Improved model based fault detection technique and application to humanoid robots

One of the issue of significant interest for robotics is the fault detection, specifically when we have application in risky circumstances. Robotic systems required a capacity to efficiently identify and endure some defects so that they can keep achieving the required tasks while avoiding instantaneous repairing process. Consequently, we aim in this work to propose a systematic approach for state estimation and fault detection technique to enhance the operation of humanoid robots (HR) systems using an extended Kalman filter (EKF)-based multiscale optimized exponentially weighted moving average chart (MS-OEWMA).
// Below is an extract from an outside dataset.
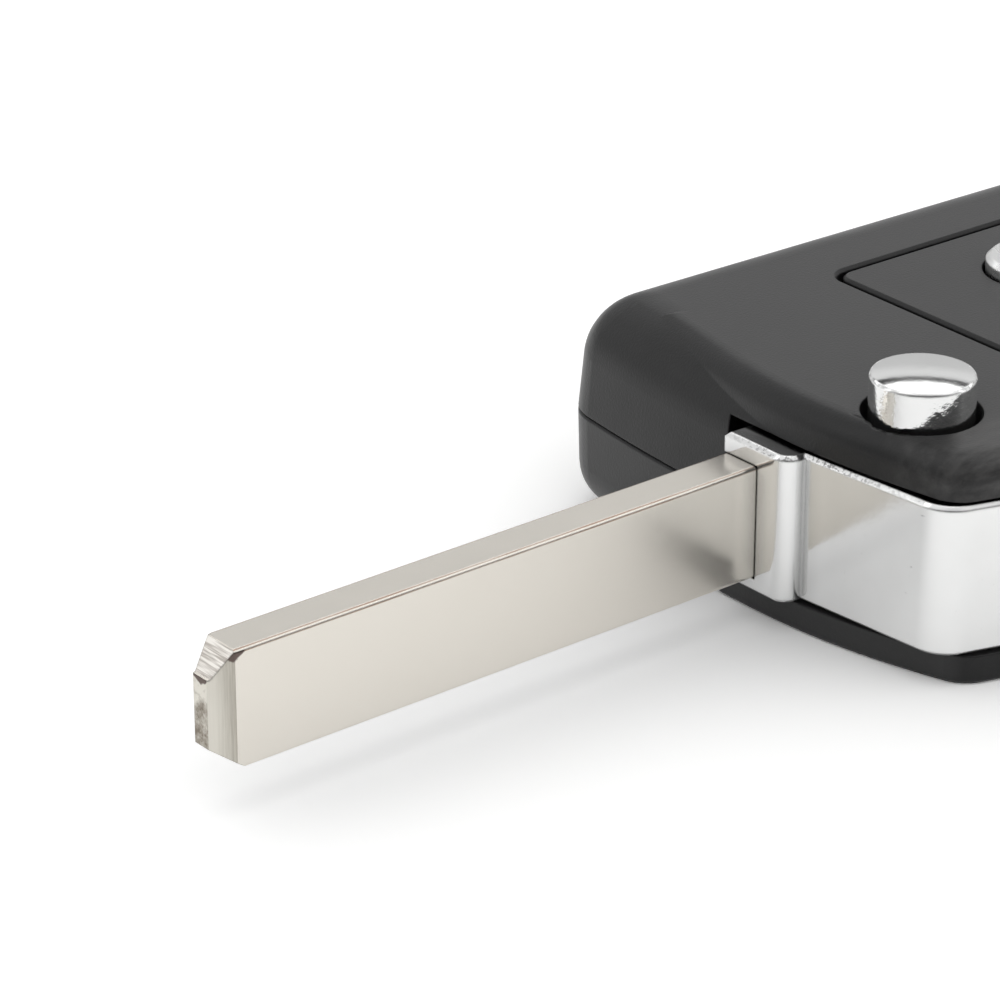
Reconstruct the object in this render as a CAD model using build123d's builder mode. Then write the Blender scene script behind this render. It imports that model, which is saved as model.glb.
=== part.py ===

The objectives of this work are sixfold: (1) apply EKF technique to estimate the state variables in HR systems. The EKF is among the most popular nonlinear state estimation methods; (2) use dynamical multiscale representation for obtaining accurate settled characteristics; (3) propose a new optimized EWMA (OEWMA) based on the best selection of both smoothing parameter (λ) and control width L; (4) combine the advantages of state estimation technique with MS-OEWMA chart to improve the monitoring of HR systems; (5) investigate the effect of fault types (change in variance and mean in shift) and fault sizes on the monitoring performances; (6) validate the developed technique using two robot models: inverted pendulum and five-bar linkage. The detection results are evaluated using three fault detection metrics: missed detection rate (MDR), false alarm rate (FAR) and out-of-control average run length (ARL1).